Begin Material
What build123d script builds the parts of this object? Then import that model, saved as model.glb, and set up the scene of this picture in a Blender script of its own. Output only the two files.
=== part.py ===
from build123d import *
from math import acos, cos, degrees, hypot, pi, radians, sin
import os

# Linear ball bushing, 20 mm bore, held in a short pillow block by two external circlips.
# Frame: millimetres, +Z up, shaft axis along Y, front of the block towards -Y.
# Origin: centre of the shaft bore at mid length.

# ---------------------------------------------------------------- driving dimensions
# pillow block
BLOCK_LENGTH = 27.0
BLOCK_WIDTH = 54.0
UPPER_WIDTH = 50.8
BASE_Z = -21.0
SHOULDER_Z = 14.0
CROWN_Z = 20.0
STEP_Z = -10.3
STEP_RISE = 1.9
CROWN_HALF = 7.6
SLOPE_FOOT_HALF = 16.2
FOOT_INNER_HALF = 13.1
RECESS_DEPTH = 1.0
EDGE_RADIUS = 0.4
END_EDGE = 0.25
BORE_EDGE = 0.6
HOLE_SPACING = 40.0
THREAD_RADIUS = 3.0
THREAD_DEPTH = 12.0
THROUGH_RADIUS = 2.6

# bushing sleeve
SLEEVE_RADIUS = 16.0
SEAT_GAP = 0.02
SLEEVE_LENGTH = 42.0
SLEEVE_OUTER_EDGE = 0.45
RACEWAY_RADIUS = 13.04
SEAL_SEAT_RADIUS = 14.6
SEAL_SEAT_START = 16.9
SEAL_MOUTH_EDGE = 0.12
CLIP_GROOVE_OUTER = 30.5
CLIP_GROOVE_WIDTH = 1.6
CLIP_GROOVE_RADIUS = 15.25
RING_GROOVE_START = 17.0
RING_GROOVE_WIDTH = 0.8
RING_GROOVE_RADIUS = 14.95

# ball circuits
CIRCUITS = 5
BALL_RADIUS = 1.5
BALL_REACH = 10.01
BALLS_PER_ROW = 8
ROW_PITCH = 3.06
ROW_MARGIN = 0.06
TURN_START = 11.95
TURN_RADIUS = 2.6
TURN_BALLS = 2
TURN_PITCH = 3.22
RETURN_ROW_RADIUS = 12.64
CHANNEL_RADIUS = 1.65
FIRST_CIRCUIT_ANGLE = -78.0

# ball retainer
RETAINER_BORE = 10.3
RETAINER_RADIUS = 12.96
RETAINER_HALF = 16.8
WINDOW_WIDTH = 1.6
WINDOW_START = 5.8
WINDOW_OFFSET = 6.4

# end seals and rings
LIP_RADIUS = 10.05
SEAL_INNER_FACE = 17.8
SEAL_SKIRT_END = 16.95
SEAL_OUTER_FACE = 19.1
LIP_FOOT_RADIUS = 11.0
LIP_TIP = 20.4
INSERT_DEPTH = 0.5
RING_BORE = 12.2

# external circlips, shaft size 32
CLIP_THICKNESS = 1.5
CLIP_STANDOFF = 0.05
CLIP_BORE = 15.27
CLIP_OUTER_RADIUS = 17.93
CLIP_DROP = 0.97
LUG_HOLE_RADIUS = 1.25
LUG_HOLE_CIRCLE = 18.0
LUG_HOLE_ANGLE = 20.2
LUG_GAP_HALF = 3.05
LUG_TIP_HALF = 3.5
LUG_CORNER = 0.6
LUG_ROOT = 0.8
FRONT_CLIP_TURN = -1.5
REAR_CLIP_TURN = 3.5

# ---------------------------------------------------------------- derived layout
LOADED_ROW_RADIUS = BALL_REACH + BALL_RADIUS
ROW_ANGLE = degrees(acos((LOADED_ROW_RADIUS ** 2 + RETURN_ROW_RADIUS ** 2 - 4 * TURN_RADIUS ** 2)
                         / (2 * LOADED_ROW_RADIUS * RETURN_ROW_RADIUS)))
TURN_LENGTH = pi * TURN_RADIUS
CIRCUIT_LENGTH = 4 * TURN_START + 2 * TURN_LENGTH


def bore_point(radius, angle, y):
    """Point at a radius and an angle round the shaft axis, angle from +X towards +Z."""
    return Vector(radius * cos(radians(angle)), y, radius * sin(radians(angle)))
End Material
Out of the material above, select every line that holds the string "import".

What build123d script builds the parts of this object? Then import that model, saved as model.glb, and set up the scene of this picture in a Blender script of its own. Output only the two files.
from build123d import *
from math import acos, cos, degrees, hypot, pi, radians, sin
import os